● Written problem: Write out the listing exactly as it is given.

>>>>

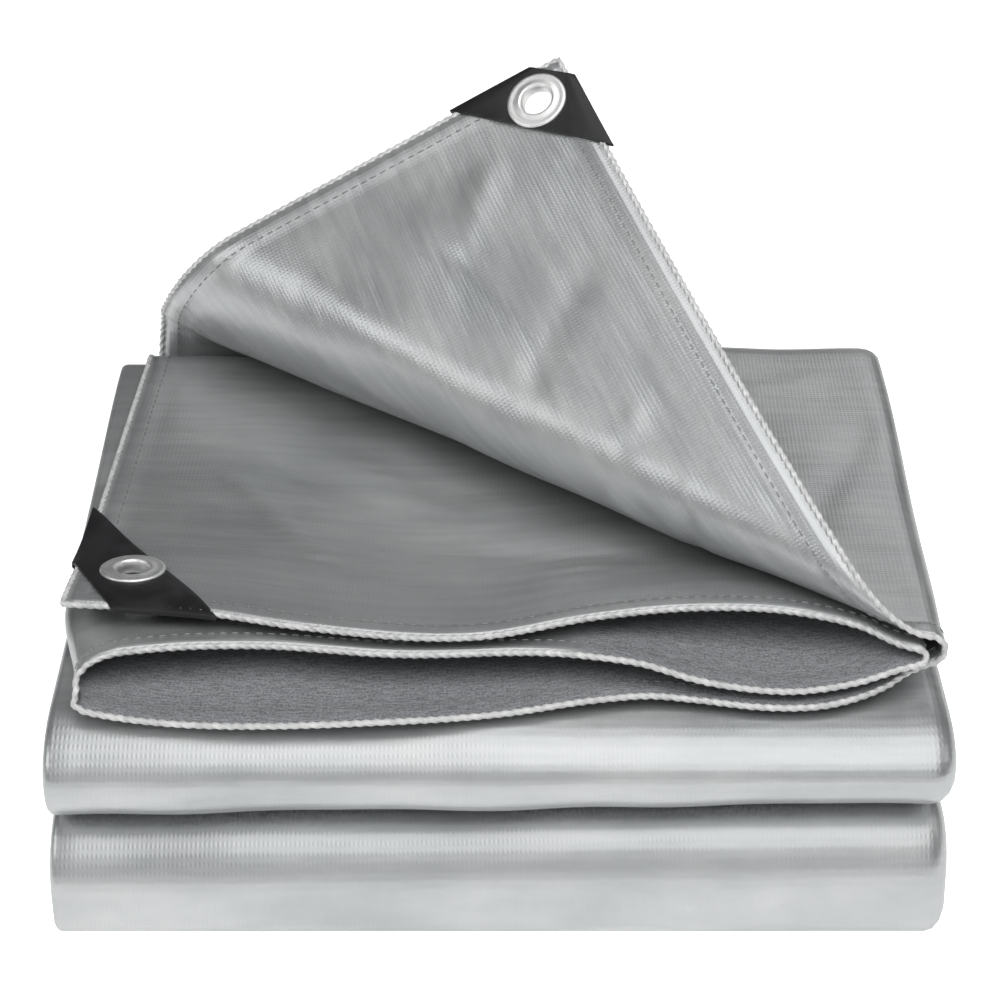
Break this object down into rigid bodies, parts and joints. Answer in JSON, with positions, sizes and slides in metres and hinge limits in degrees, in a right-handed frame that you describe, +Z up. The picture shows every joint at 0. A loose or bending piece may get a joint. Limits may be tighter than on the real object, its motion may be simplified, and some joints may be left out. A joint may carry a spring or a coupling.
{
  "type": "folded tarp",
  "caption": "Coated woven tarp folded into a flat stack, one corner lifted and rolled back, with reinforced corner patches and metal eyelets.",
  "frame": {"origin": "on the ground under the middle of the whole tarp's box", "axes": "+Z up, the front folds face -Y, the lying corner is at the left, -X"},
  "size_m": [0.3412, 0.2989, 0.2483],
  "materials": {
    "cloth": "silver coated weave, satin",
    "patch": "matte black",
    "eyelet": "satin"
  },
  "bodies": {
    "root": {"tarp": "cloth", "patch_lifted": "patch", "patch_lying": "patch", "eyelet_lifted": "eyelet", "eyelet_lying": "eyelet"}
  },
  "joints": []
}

<<<<

● Response to the task:
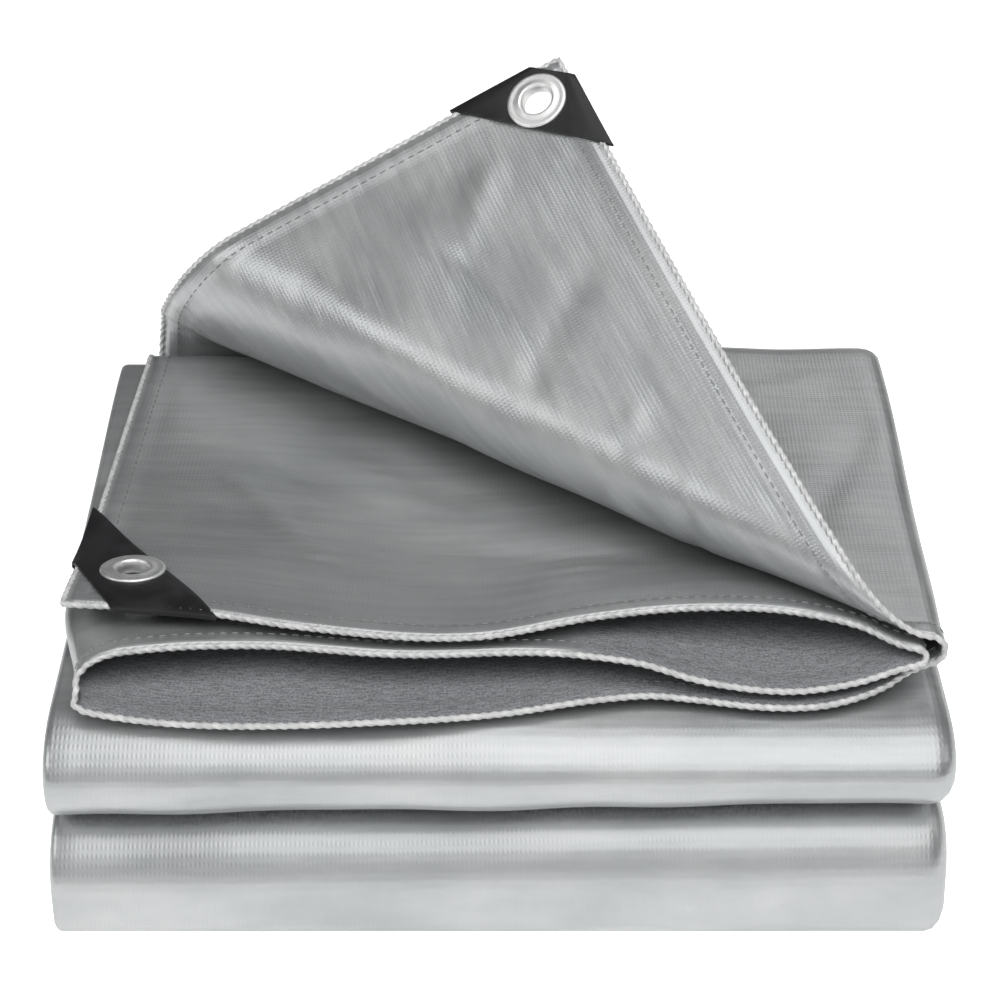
Break this object down into rigid bodies, parts and joints. Answer in JSON, with positions, sizes and slides in metres and hinge limits in degrees, in a right-handed frame that you describe, +Z up. The picture shows every joint at 0. A loose or bending piece may get a joint. Limits may be tighter than on the real object, its motion may be simplified, and some joints may be left out. A joint may carry a spring or a coupling.
{
  "type": "folded tarp",
  "caption": "Coated woven tarp folded into a flat stack, one corner lifted and rolled back, with reinforced corner patches and metal eyelets.",
  "frame": {"origin": "on the ground under the middle of the whole tarp's box", "axes": "+Z up, the front folds face -Y, the lying corner is at the left, -X"},
  "size_m": [0.3412, 0.2989, 0.2483],
  "materials": {
    "cloth": "silver coated weave, satin",
    "patch": "matte black",
    "eyelet": "satin"
  },
  "bodies": {
    "root": {"tarp": "cloth", "patch_lifted": "patch", "patch_lying": "patch", "eyelet_lifted": "eyelet", "eyelet_lying": "eyelet"}
  },
  "joints": []
}